How very insightful - how temptation can look just a little bit like the real (and good) thing.

10:15 PM  
Blogger Christianne said...

Laura, inhabitance is a beautiful word. I don't know that I care whether Webster's coins it or not . . . it works here just perfectly! :)

10:41 PM  
Blogger L.L. Barkat said...

Spaghetti... well, and is ALL of the temptation wrong? Just a nagging question.

Craver... okay, so I have to ask this. Did context trump divine precept in the case of Abraham going to sacrifice his son Isaac? (Hey, now, don't cross your eyes at me on this one, or I'll have to make you eat one of your own blueberry pies.)

Lloyd... welcome back.
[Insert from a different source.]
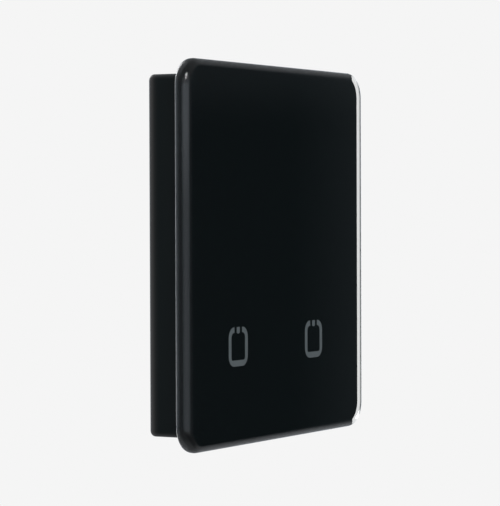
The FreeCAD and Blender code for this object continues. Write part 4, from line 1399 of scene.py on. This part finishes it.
@dataclass
class WallMount:
    """The plate on the wall with its steel discs and foam pads."""

    pad_corner: float = 1.0
    pad_margin: float = 0.1
    pad_waist: float = 0.08
    liner: float = 0.08
    steps: int = 6

    def build(self) -> None:
        """Builds and dresses every piece that stays on the wall."""
        dress({"wall_plate": WALL_BLACK, "keeper_discs": DISC_STEEL})
        self.pads()

    def pads(self) -> None:
        """The two foam pads with slightly drawn-in sides, each with its paper liner."""
        shape = Shape()
        for pad in solids_of("adhesive_pads"):
            liner = pad.back + self.liner
            for start, end, slot, waist in (
                (liner, pad.front, 0, self.pad_waist),
                (pad.back, liner, 1, 0.0),
            ):
                rows = []
                for share, inset in ((0.0, 0.0), (0.25, waist), (0.75, waist), (1.0, 0.0)):
                    drawn = 2 * (self.pad_margin + inset)
                    corner = self.pad_corner - inset
                    flat = rounded_outline(pad.width - drawn, pad.height - drawn, corner, self.steps)
                    rows.append(row(flat, start + (end - start) * share, pad.middle))
                shape.skin(rows, slot)
        pads = shape.piece("foam_pads", "adhesive_pads", Body.WALL, "pad_foam", PAD_FOAM, PAD_LINER)


class Direction:
    """The direction that the world is looked at in."""

    def __init__(self, nodes: Nodes) -> None:
        """Reads the direction.

        Args:
            nodes: the world's nodes.
        """
        self.x, self.y, self.z = nodes.split(nodes.node("TexCoord").outputs["Generated"])
        self.down = self.z * -1.0
        # The level part is divided by, so it never comes down to zero.
        self.level = distance(self.x, self.y).peak(0.01)

    def toward(self, azimuth: float) -> Value:
        """How nearly it has an azimuth, in degrees from +X to +Y: from 1 down to -1."""
        turn = math.radians(azimuth)
        return (self.x * math.cos(turn) + self.y * math.sin(turn)) / self.level


@dataclass(frozen=True)
class Rise:
    """Light that comes on smoothly: where it starts, where it is full, and its level there."""

    start: float
    full: float
    level: float = 1.0

    def over(self, value: Value) -> Value:
        """The light at each value."""
        return value.step(self.start, self.full) * self.level


@dataclass(frozen=True)
class Panel(Rise):
    """Light that comes from one azimuth."""

    azimuth: float = 0.0

    def seen(self, way: Direction) -> Value:
        """The light in each direction."""
        return self.over(way.toward(self.azimuth))


@dataclass
class Surroundings:
    """White backdrop, even light, and a studio's bright and dim sides for reflections."""

    white: float = 0.913
    even: Colour = (0.62, 0.62, 0.62)
    backdrop: Panel = Panel(0.6, 0.93, 0.42, 28.6)
    paper_azimuth: float = 45.0
    paper_edge: float = 0.292
    paper_curve: float = 1.5
    paper_gain: float = 8.0
    paper_top: Rise = Rise(0.06, 0.36, 0.7)
    paper_foot: Rise = Rise(0.06, 0.4, 0.7)
    right_wall: Panel = Panel(0.4, 1.0, 0.65, 85.0)
    left_wall: Panel = Panel(0.3, 0.8, 0.25, 170.0)
    softbox: Panel = Panel(0.33, 1.02, 1.0, 226.0)
    softbox_height: float = 0.12
    softbox_end: Rise = Rise(0.25, 0.75)
    softbox_level: float = 0.92
    bright_foot: Rise = Rise(0.0, 0.06, 0.5)
    bright_top: Rise = Rise(0.08, 0.2)
    spill: Panel = Panel(-0.35, 0.3, 0.15, 226.0)
    ceiling: Rise = Rise(0.08, 0.45, 0.27)
    table: Rise = Rise(0.15, 0.48)
    table_level: float = 0.12
    table_lit: float = 0.3
    table_ahead: Panel = Panel(0.5, 0.85, 1.0, 0.0)
    table_under: Rise = Rise(0.65, 0.9)
    key_way: Place = (-0.552, -0.625, 0.552)
    key: Rise = Rise(0.95, 1.0, 9.0)
    dim: float = 0.035
    upper: Rise = Rise(0.03, 0.06, 0.045)
    level_tint: Colour = (0.9, 0.988, 1.085)
    steep_tint: Colour = (0.97, 0.988, 1.035)
    steep: Rise = Rise(0.1, 0.4)
    shadow: Colour = (0.0, 0.012, 0.015)

    def build(self) -> None:
        """Sets up the world."""
        world = bpy.data.worlds.new("studio")
        bpy.context.scene.world = world
        world.use_nodes = True
        nodes = Nodes(world.node_tree)
        way = Direction(nodes)
        through = nodes.ray(Ray.THROUGH)
        beyond = self.backdrop.level - self.backdrop.seen(way)
        backdrop = (1.0 - through * beyond) * self.white
        lit = nodes.blend(nodes.ray(Ray.GLOSSY), self.even, self.mirrored(nodes, way))
        paint = nodes.blend(nodes.ray(Ray.CAMERA).peak(through), lit, backdrop)
        sky = nodes.node("Background", None, {0: paint, 1: 1.0})
        nodes.node("OutputWorld", None, {0: sky.outputs[0]})

    def mirrored(self, nodes: Nodes, way: Direction) -> bpy.types.NodeSocket:
        """The room that shiny surfaces mirror.

        Args:
            nodes: the world's nodes.
            way: the direction looked in.

        Returns:
            The room's colour.
        """
        paper = (way.toward(self.paper_azimuth) - self.paper_edge).peak(0.0) ** self.paper_curve
        paper = (paper * self.paper_gain).cap(self.white)
        paper = paper * (1.0 - self.paper_top.over(way.z)) * (1.0 - self.paper_foot.over(way.down))
        side = self.right_wall.seen(way) + self.left_wall.seen(way)
        bright = self.softbox_level + self.bright_foot.over(way.z) * (1.0 - self.bright_top.over(way.z))
        ends = 1.0 - self.softbox_end.over(abs(way.z - self.softbox_height))
        softbox = self.softbox.seen(way) * ends * bright
        ahead = self.table_ahead.seen(way).peak(self.table_under.over(way.down))
        table = self.table.over(way.down) * (self.table_level + self.table_lit * ahead)
        room = paper.peak(side).peak(softbox).peak(self.spill.seen(way))
        room = room.peak(self.ceiling.over(way.z)).peak(table)
        room = room + self.dim + self.upper.over(way.z)
        key = self.key.over(way.x * self.key_way[0] + way.y * self.key_way[1] + way.z * self.key_way[2])
        tint = nodes.blend(self.steep.over(abs(way.z)), self.level_tint, self.steep_tint)
        tinted = {0: room, 1: tint, 2: self.shadow}
        toned = nodes.node("VectorMath", {"operation": "MULTIPLY_ADD"}, tinted)
        return nodes.node("VectorMath", {"operation": "ADD"}, {0: toned.outputs[0], 1: key}).outputs[0]


@dataclass(frozen=True)
class Lamp:
    """A soft area lamp that looks at the object. Its place and side are in metres, its power in watts."""

    name: str
    place: Place
    side: float
    power: float
    mirrored: bool

    def build(self) -> None:
        """Puts the lamp in its place."""
        data = bpy.data.lights.new(self.name, "AREA")
        data.size = self.side
        data.energy = self.power
        lamp = bpy.data.objects.new(self.name, data)
        lamp.location = self.place
        lamp.rotation_euler = Vector(self.place).to_track_quat("Z", "Y").to_euler()
        lamp.visible_glossy = self.mirrored
        bpy.context.scene.collection.objects.link(lamp)


@dataclass
class Studio:
    """Camera, pale floor and lamps. Places are in metres and turns in degrees."""

    camera_place: Place = (-0.50884, -0.28172, 0.011)
    yaw: float = -61.382
    pitch: float = -1.097
    roll: float = -0.19
    lens: float = 178.01
    sensor: float = 36.0
    near: float = 0.01
    floor_height: float = -0.16
    floor_reach: float = 0.8
    floor_fade: float = 0.35
    floor_cloud: float = 40.0
    floor_tones: tuple[Colour, Colour] = ((0.54, 0.54, 0.54), (0.56, 0.56, 0.56))
    floor_glow: Colour = (0.45, 0.45, 0.45)
    lamps: tuple[Lamp, ...] = (
        Lamp("key_lamp", (-0.75, -0.85, 0.75), 0.7, 9.0, False),
        Lamp("back_lamp", (0.35, 1.0, 0.6), 0.7, 4.0, True),
    )

    def build(self) -> None:
        """Sets up everything round the object."""
        self.camera()
        Surroundings().build()
        self.floor()
        for lamp in self.lamps:
            lamp.build()
        bpy.context.scene.view_settings.view_transform = "Standard"

    def camera(self) -> None:
        """The camera at the photograph's place and angle."""
        yaw, pitch, roll = (math.radians(turn) for turn in (self.yaw, self.pitch, self.roll))
        right = Vector((math.cos(yaw), math.sin(yaw), 0.0))
        ahead = Vector((-math.sin(yaw), math.cos(yaw), 0.0))
        up = Vector((0.0, 0.0, 1.0))
        view = ahead * math.cos(pitch) + up * math.sin(pitch)
        above = up * math.cos(pitch) - ahead * math.sin(pitch)
        side = right * math.cos(roll) + above * math.sin(roll)
        top = above * math.cos(roll) - right * math.sin(roll)
        data = bpy.data.cameras.new("camera")
        data.lens = self.lens
        data.sensor_width = self.sensor
        data.clip_start = self.near
        camera = bpy.data.objects.new("camera", data)
        turned = Matrix((side, top, -view)).transposed().to_4x4()
        camera.matrix_world = Matrix.Translation(self.camera_place) @ turned
        bpy.context.scene.collection.objects.link(camera)
        bpy.context.scene.camera = camera

    def floor(self) -> None:
        """A pale floor that fades into the background at its rim."""
        shape = bmesh.new()
        bmesh.ops.create_circle(shape, cap_ends=True, segments=96, radius=self.floor_reach)
        data = bpy.data.meshes.new("floor")
        shape.to_mesh(data)
        shape.free()
        material = bpy.data.materials.new("pale_floor")
        material.use_nodes = True
        nodes = Nodes(material.node_tree)
        x, y, _ = nodes.axes()
        fade = distance(x, y).step(self.floor_fade / MM, self.floor_reach / MM)
        pale = nodes.blend(nodes.noise(self.floor_cloud), *self.floor_tones)
        matt = nodes.node("BsdfDiffuse", None, {"Color": pale})
        seen = nodes.ray(Ray.CAMERA).peak(nodes.ray(Ray.THROUGH))
        glow = nodes.node("Emission", None, {"Color": (*self.floor_glow, 1.0), "Strength": seen})
        both = nodes.node("AddShader", None, {0: matt.outputs[0], 1: glow.outputs[0]})
        under = nodes.value(nodes.node("NewGeometry"), "Backfacing")
        unseen = fade.peak(nodes.ray(Ray.GLOSSY)).peak(under)
        clear = nodes.node("BsdfTransparent")
        mixed = nodes.node("MixShader", None, {0: unseen, 1: both.outputs[0], 2: clear.outputs[0]})
        nodes.node("OutputMaterial", None, {"Surface": mixed.outputs[0]})
        data.materials.append(material)
        floor = bpy.data.objects.new("floor", data)
        floor.location = (0.0, 0.0, self.floor_height)
        bpy.context.scene.collection.objects.link(floor)


def main() -> None:
    """Builds the switch and the studio."""
    logging.basicConfig(level=logging.INFO, format="%(message)s")
    for part in (GlassFront(), SwitchBody(), BatteryDrawer(), WallMount(), Studio()):
        part.build()
        LOG.info("%s is done", type(part).__name__)


if __name__ == "__main__":
    main()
I trust the move went okay?

Kirsten... well, and could a temptation even center on the real thing? I like that you mention the fruit. I bet it was real and delicious. I'm going to suggest (sorry Craver) that it may have even been context, not the nature of the fruit, that made the difference. I wonder if they could have eaten it from the hand of God.

Christianne... thanks for the encouragement. I guess we could always put it in the Seedlings dictionary if nothing else!

10:07 AM  
Blogger spaghettipie said...

LL - I don't know. I mean, do you even call the temptation itself wrong? I'm not sure the temptation itself has the moral attributes, but rather how you decide to act in response to it. I'll have to think about that some more. What do you think?

12:51 PM  
Blogger Eve said...

James 1:14-16

14But every man is tempted, when he is drawn away of his own lust, and enticed.

15Then when lust hath conceived, it bringeth forth sin: and sin, when it is finished, bringeth forth death.

Here, sin is only on the agenda when the lust is birthed.

10:37 PM  
Blogger Martin Stickland said...

I think I will just stick to eating big macs!

6:05 PM  
Blogger Alison said...

I liked your observation on Temptation.

Bernard Fanning (an Australian singer/songwriter) sings:
'Temptation only shows you one side of its face gotta make sure you see the other before you join the rat race'

Just thought I'd put that out there.